DATASET EXCERPT -
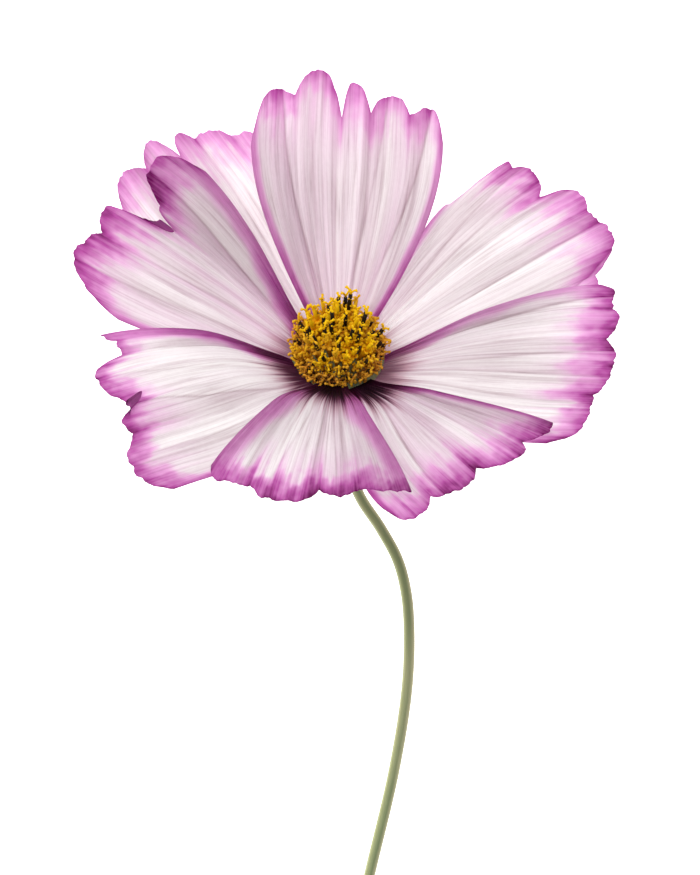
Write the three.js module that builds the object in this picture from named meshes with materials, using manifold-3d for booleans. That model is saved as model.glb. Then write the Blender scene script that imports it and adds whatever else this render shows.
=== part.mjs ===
// Cosmos flower: one cut bloom with eight picotee ray petals, lying on a table on three
// petal tips and its long bare stem. Millimetres, +Z up, the open face towards +Z and +Y.
import * as THREE from 'three';
import { mergeVertices } from 'three/addons/utils/BufferGeometryUtils.js';
import Module from 'manifold-3d';

const wasm = await Module();
wasm.setup();

// ---- driving dimensions ----
const headTilt = 40; // degrees between the bloom's axis and straight up
const headHeight = 14.3; // centre of the petal whorl above the table

const petalThickness = 0.45;
const petalRows = 8; // steps along a petal
const clawRadius = 2.6; // where the petals' lines would meet, from the bloom's axis
const clawStart = 2; // a petal begins this far out along its own length
const clawHalf = 0.6; // half width of the narrow foot
const clawLength = 7; // the foot widens into the blade over this length
const nearLift = 0.85; // how far one petal stands in front of the next, near the foot
const nearLiftLength = 2.8; // that step is made over this length
const farLift = 0.55; // and how much more further out
const farLiftStart = 6;
const farLiftLength = 14;
const cupPart = 0.4; // the cup is full from this part of the length on
const twistPart = 0.77; // and the twist from this part on
const toothRoundness = 2.5; // 1 is a straight-sided tooth, more is round-topped
const toothSteps = 2; // straight runs between a tooth's tip and its notch

const receptacleRadius = 3.95;
const receptacleTop = 1.7;
const receptacleSides = 18;
const stemRadius = 0.8;
const stemSides = 10;
const stemSteps = 44;

const floretSides = 6;
const floretThick = 0.36; // radius of a floret's swollen mouth
const floretSeat = 2; // underside of the rings that the florets grow from
const collarHeight = 0.3;
const collarHalf = 0.13;
const driedRings = 2; // the outermost rings are past their bloom and browner

const bractCount = 8;
const bractThickness = 0.35;

const weldGap = 1e-5; // points closer than this are one point

// One entry per ray petal. azimuth is about the bloom's axis, lengths are from the whorl.
//   rise, bend   slope at the foot and its change towards the tip, in degrees
//   half         half widths [clockwise side, counter-clockwise side]
//   wideAt       part of the length at which each side is widest
//   flare        over 1 keeps that side narrow near the foot
//   layer        0 is the rearmost petal, each next one lies in front
//   edge         corner, then tooth tip and notch by turns, then corner, each as
//                [side position -1..1, distance from the whorl]
const petals = [
  {
    name: 'petal_1', azimuth: 88, length: 41, rise: 32, bend: -21, twist: 0, cup: 0.06, layer: 1,
    half: [13.8, 13.4], wideAt: [0.74, 0.78], flare: [0.95, 1.1],
    edge: [
      [-1, 31], [-0.85, 36.5], [-0.65, 35.5], [-0.45, 38.5], [-0.25, 36], [-0.05, 40.5], [0.05, 35],
      [0.3, 42.5], [0.55, 38.5], [0.75, 39], [1, 30],
    ],
  },
  {
    name: 'petal_2', azimuth: 33, length: 42, rise: 25, bend: -24.9, twist: -4.5, cup: 0.05, layer: 0,
    half: [16.6, 16.2], wideAt: [0.95, 0.98], flare: [1, 1.25],
    edge: [
      [-1, 30], [-0.78, 33.6], [-0.72, 34.2], [-0.3, 40.4], [-0.05, 40], [0.15, 41], [0.35, 36.5],
      [0.64, 38], [0.78, 36.3], [0.85, 36.6], [0.89, 30], [0.94, 25], [1, 22],
    ],
  },
  {
    name: 'petal_3', azimuth: -18, length: 42, rise: 24, bend: -8, twist: 0, cup: 0.06, layer: 1,
    half: [15.5, 14.7], wideAt: [0.8, 0.85], flare: [1.1, 1.25],
    edge: [
      [-1, 35], [-0.7, 39.5], [-0.35, 38.5], [-0.05, 40], [0.35, 37],
      [0.55, 38.5], [0.7, 36.5], [0.85, 36.5], [1, 33.5],
    ],
  },
  {
    name: 'petal_4', azimuth: -59, length: 41, rise: 28, bend: -14, twist: 0, cup: 0.06, layer: 2,
    half: [15, 15], wideAt: [0.9, 1.2], flare: [2.2, 2.2],
    edge: [
      [-1, 37.5], [-0.9, 42], [-0.55, 39], [-0.35, 40], [0, 37],
      [0.4, 39.5], [0.6, 36.5], [0.85, 37.5], [1, 36.5],
    ],
  },
  {
    name: 'petal_5', azimuth: -96, length: 40, rise: 30, bend: -16, twist: 0, cup: 0.06, layer: 3,
    half: [15.6, 16.6], wideAt: [1.3, 1.35], flare: [1.4, 1.9],
    edge: [
      [-1, 36], [-0.8, 39.5], [-0.55, 39], [-0.25, 42], [0.1, 38],
      [0.3, 39.5], [0.5, 37.5], [0.8, 38.5], [1, 38],
    ],
  },
  {
    name: 'petal_6', azimuth: -144, length: 41, rise: 29, bend: -14, twist: 0, cup: 0.06, layer: 2,
    half: [13.2, 17], wideAt: [0.8, 0.8], flare: [0.95, 1.1],
    edge: [
      [-1, 31.4], [-0.93, 31.5], [-0.87, 29.8], [-0.78, 30.6], [-0.69, 30.6], [-0.45, 37.4],
      [-0.01, 35.6], [0.19, 39.4], [0.29, 38.6], [0.8, 43.5], [1, 41],
    ],
  },
  {
    name: 'petal_7', azimuth: 154, length: 40, rise: 28, bend: -12, twist: 0, cup: 0.06, layer: 1,
    half: [15.6, 15.6], wideAt: [0.9, 0.85], flare: [1.5, 0.9],
    edge: [
      [-1, 28.5], [-0.7, 35.3], [-0.4, 31.2], [-0.39, 31], [-0.23, 26.5], [-0.2, 30.6], [-0.15, 31],
      [0, 37.2], [0.2, 35.5], [0.5, 37], [1, 27],
    ],
  },
  {
    name: 'petal_8', azimuth: 126, length: 40, rise: 24, bend: -14.5, twist: 0, cup: 0.05, layer: 0,
    half: [12.2, 13.6], wideAt: [0.8, 0.8], flare: [1.4, 2.6],
    edge: [
      [-1, 31], [-0.78, 35.4], [-0.62, 36.6], [-0.42, 38.4], [-0.28, 38.4], [-0.14, 40.4], [0, 37],
      [0.2, 41], [0.4, 38], [0.6, 38.5], [1, 30],
    ],
  },
];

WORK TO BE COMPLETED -
Reproduce all of the material above word for word.

TASK ANSWER -
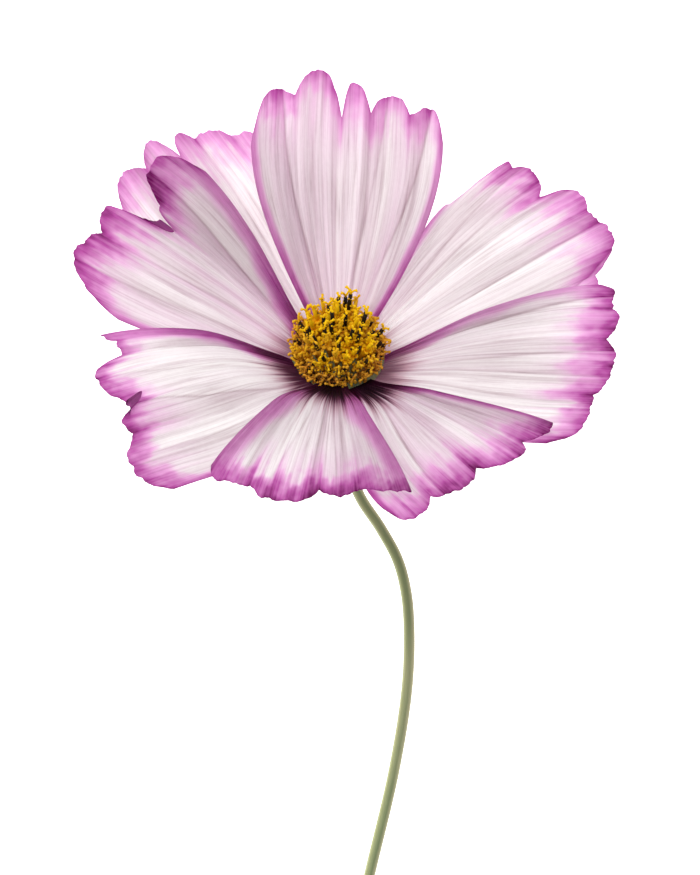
Write the three.js module that builds the object in this picture from named meshes with materials, using manifold-3d for booleans. That model is saved as model.glb. Then write the Blender scene script that imports it and adds whatever else this render shows.
=== part.mjs ===
// Cosmos flower: one cut bloom with eight picotee ray petals, lying on a table on three
// petal tips and its long bare stem. Millimetres, +Z up, the open face towards +Z and +Y.
import * as THREE from 'three';
import { mergeVertices } from 'three/addons/utils/BufferGeometryUtils.js';
import Module from 'manifold-3d';

const wasm = await Module();
wasm.setup();

// ---- driving dimensions ----
const headTilt = 40; // degrees between the bloom's axis and straight up
const headHeight = 14.3; // centre of the petal whorl above the table

const petalThickness = 0.45;
const petalRows = 8; // steps along a petal
const clawRadius = 2.6; // where the petals' lines would meet, from the bloom's axis
const clawStart = 2; // a petal begins this far out along its own length
const clawHalf = 0.6; // half width of the narrow foot
const clawLength = 7; // the foot widens into the blade over this length
const nearLift = 0.85; // how far one petal stands in front of the next, near the foot
const nearLiftLength = 2.8; // that step is made over this length
const farLift = 0.55; // and how much more further out
const farLiftStart = 6;
const farLiftLength = 14;
const cupPart = 0.4; // the cup is full from this part of the length on
const twistPart = 0.77; // and the twist from this part on
const toothRoundness = 2.5; // 1 is a straight-sided tooth, more is round-topped
const toothSteps = 2; // straight runs between a tooth's tip and its notch

const receptacleRadius = 3.95;
const receptacleTop = 1.7;
const receptacleSides = 18;
const stemRadius = 0.8;
const stemSides = 10;
const stemSteps = 44;

const floretSides = 6;
const floretThick = 0.36; // radius of a floret's swollen mouth
const floretSeat = 2; // underside of the rings that the florets grow from
const collarHeight = 0.3;
const collarHalf = 0.13;
const driedRings = 2; // the outermost rings are past their bloom and browner

const bractCount = 8;
const bractThickness = 0.35;

const weldGap = 1e-5; // points closer than this are one point

// One entry per ray petal. azimuth is about the bloom's axis, lengths are from the whorl.
//   rise, bend   slope at the foot and its change towards the tip, in degrees
//   half         half widths [clockwise side, counter-clockwise side]
//   wideAt       part of the length at which each side is widest
//   flare        over 1 keeps that side narrow near the foot
//   layer        0 is the rearmost petal, each next one lies in front
//   edge         corner, then tooth tip and notch by turns, then corner, each as
//                [side position -1..1, distance from the whorl]
const petals = [
  {
    name: 'petal_1', azimuth: 88, length: 41, rise: 32, bend: -21, twist: 0, cup: 0.06, layer: 1,
    half: [13.8, 13.4], wideAt: [0.74, 0.78], flare: [0.95, 1.1],
    edge: [
      [-1, 31], [-0.85, 36.5], [-0.65, 35.5], [-0.45, 38.5], [-0.25, 36], [-0.05, 40.5], [0.05, 35],
      [0.3, 42.5], [0.55, 38.5], [0.75, 39], [1, 30],
    ],
  },
  {
    name: 'petal_2', azimuth: 33, length: 42, rise: 25, bend: -24.9, twist: -4.5, cup: 0.05, layer: 0,
    half: [16.6, 16.2], wideAt: [0.95, 0.98], flare: [1, 1.25],
    edge: [
      [-1, 30], [-0.78, 33.6], [-0.72, 34.2], [-0.3, 40.4], [-0.05, 40], [0.15, 41], [0.35, 36.5],
      [0.64, 38], [0.78, 36.3], [0.85, 36.6], [0.89, 30], [0.94, 25], [1, 22],
    ],
  },
  {
    name: 'petal_3', azimuth: -18, length: 42, rise: 24, bend: -8, twist: 0, cup: 0.06, layer: 1,
    half: [15.5, 14.7], wideAt: [0.8, 0.85], flare: [1.1, 1.25],
    edge: [
      [-1, 35], [-0.7, 39.5], [-0.35, 38.5], [-0.05, 40], [0.35, 37],
      [0.55, 38.5], [0.7, 36.5], [0.85, 36.5], [1, 33.5],
    ],
  },
  {
    name: 'petal_4', azimuth: -59, length: 41, rise: 28, bend: -14, twist: 0, cup: 0.06, layer: 2,
    half: [15, 15], wideAt: [0.9, 1.2], flare: [2.2, 2.2],
    edge: [
      [-1, 37.5], [-0.9, 42], [-0.55, 39], [-0.35, 40], [0, 37],
      [0.4, 39.5], [0.6, 36.5], [0.85, 37.5], [1, 36.5],
    ],
  },
  {
    name: 'petal_5', azimuth: -96, length: 40, rise: 30, bend: -16, twist: 0, cup: 0.06, layer: 3,
    half: [15.6, 16.6], wideAt: [1.3, 1.35], flare: [1.4, 1.9],
    edge: [
      [-1, 36], [-0.8, 39.5], [-0.55, 39], [-0.25, 42], [0.1, 38],
      [0.3, 39.5], [0.5, 37.5], [0.8, 38.5], [1, 38],
    ],
  },
  {
    name: 'petal_6', azimuth: -144, length: 41, rise: 29, bend: -14, twist: 0, cup: 0.06, layer: 2,
    half: [13.2, 17], wideAt: [0.8, 0.8], flare: [0.95, 1.1],
    edge: [
      [-1, 31.4], [-0.93, 31.5], [-0.87, 29.8], [-0.78, 30.6], [-0.69, 30.6], [-0.45, 37.4],
      [-0.01, 35.6], [0.19, 39.4], [0.29, 38.6], [0.8, 43.5], [1, 41],
    ],
  },
  {
    name: 'petal_7', azimuth: 154, length: 40, rise: 28, bend: -12, twist: 0, cup: 0.06, layer: 1,
    half: [15.6, 15.6], wideAt: [0.9, 0.85], flare: [1.5, 0.9],
    edge: [
      [-1, 28.5], [-0.7, 35.3], [-0.4, 31.2], [-0.39, 31], [-0.23, 26.5], [-0.2, 30.6], [-0.15, 31],
      [0, 37.2], [0.2, 35.5], [0.5, 37], [1, 27],
    ],
  },
  {
    name: 'petal_8', azimuth: 126, length: 40, rise: 24, bend: -14.5, twist: 0, cup: 0.05, layer: 0,
    half: [12.2, 13.6], wideAt: [0.8, 0.8], flare: [1.4, 2.6],
    edge: [
      [-1, 31], [-0.78, 35.4], [-0.62, 36.6], [-0.42, 38.4], [-0.28, 38.4], [-0.14, 40.4], [0, 37],
      [0.2, 41], [0.4, 38], [0.6, 38.5], [1, 30],
    ],
  },
];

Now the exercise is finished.